Social democrat Bundestag President Bärbel Bas (SPD) wants to put a stop to the antiglobalist Alternative für Deutschland (AfD) recruiting parliamentary staff from the party’s youth wing, Junge Alternative (JA). The reason? Bas is concerned about the security of the parliament, especially perceived threats from “right-wing extremist” employees, Junge Freiheit reports.
According to an investigation by public broadcaster Bayerische Rundfunk, every second AfD parliamentarian has a “right-wing extremist” working for him, employing “individuals who are active in organizations classified by the Federal Office for the Protection of the Constitution [BfV] as right-wing extremist.” The broadcaster claims the majority of the ‘suspicious’ employees are members of Junge Alternative or the AfD state associations in Saxony, Saxony-Anhalt, and Thuringia.
The fact that those employees would be seen as “right-wing extremists” by the Left is hardly surprising. In May of last year, the entire AfD youth wing was labeled as a ”proven right-wing extremist endeavor” by the BfV. The regional AfD associations mentioned have received the same classification by their respective constitutional protection offices.
“If we want to prevent extremists of any kind, who actively and deliberately work towards the elimination of our liberal-democratic order, from coming in and out of the Bundestag, then we must consider further, including legal regulations, to ensure protection and security within the Parliament,” Bas told Tagesspiegel.
Representatives for AfD have repeatedly fought the accusation that they are “acting against the liberal-democratic basic order.” In an interview with The European Conservative last month, AfD MEP Joachim Kuhs said,
That is the common term in the entire debate around what the AfD is accused of —that we would act against the liberal-democratic basic order. That is not true, but that is what they say.

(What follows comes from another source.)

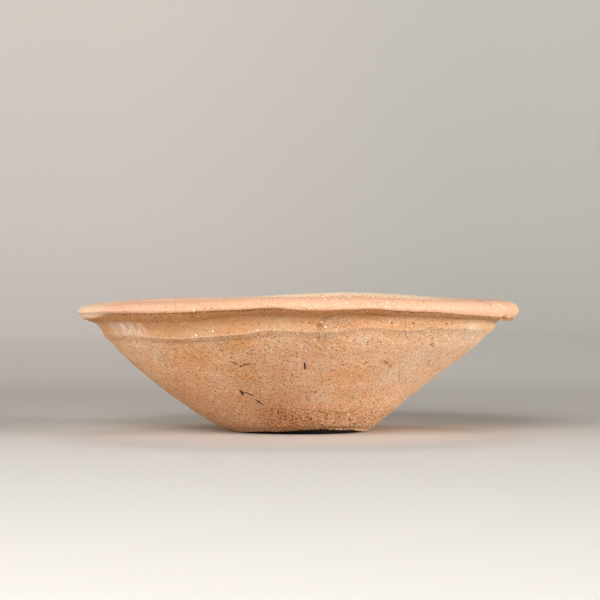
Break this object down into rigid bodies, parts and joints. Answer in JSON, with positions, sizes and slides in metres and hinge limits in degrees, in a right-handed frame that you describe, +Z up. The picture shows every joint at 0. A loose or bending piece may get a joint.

Activist Federal Interior Minister Nancy Faeser, who has written for a far-left Antifa magazine with links to extremism, has expressed her support for the stricter rules proposed by Bas. “The AfD’s involvement in right-wing extremist networks must be further examined closely. Stronger and stronger connections are becoming apparent,” Faeser said. “Only people who act firmly on the basis of the Basic Law are allowed to work in the government and authorities,” she told the Rheinische Post.
Bayerischer Rundfunk claimed some of the employees in question are “mentioned by name in constitutional protection reports” or “hold leadership positions in monitored organizations,” including the European ‘ethnocultural transnational’ Identitarian Movement and the Reichsbürger scene—the latter an accusation also leveled at former BfV chief Hans-Georg Maaßen by the agency he used to lead.
AfD Co-leader Tino Chrupalla called the accusations “defamatory and discrediting,” pointing out that all employees had first been vetted internally by the party, and then reviewed by the Bundestag. His co-leader Alice Weidel called the Bayerische Rundfunk report a “tax-funded media campaign.”
Thorsten Frei (CDU), deputy chairman of the CDU/CSU (Union) parliamentary group told media that he found the number of individuals “who apparently stand close to enemies of our constitution” simply “shocking,” adding that “If this press report turns out to be true, the President of the Bundestag must act immediately.” Alexander Dobrindt, Chairman of the CSU parliamentary group, on the other hand, seemed unsurprised, and does not believe stricter security rules are called for.
This is only the last in an increasing number of attempts to sideline the political opposition on the Right. From defunding to a proposed ban, German establishment politicians appear ever-more panicked about the meteoric rise of the antiglobalist, anti-migration AfD. The party is currently the second most popular party in Germany with around 20% support on the national level. It will likely become the largest force in three Eastern states—Brandenburg, Saxony, and Thuringia—which are holding state elections this fall.
On Tuesday, March 12th—the same day Bayerischer Rundfunk published its investigation—hearings started in the Münster Higher Administrative Court on an AfD appeal of BfV’s 2021 classification of the party as “suspected right-wing extremist.” If the court rules for the BfV, it would give the domestic spy agency continued right to collect information on Alternative für Deutschland—including planting undercover observers inside the party—information that is then passed on to Nancy Faeser’s Interior Ministry. A date for the verdict has not been released.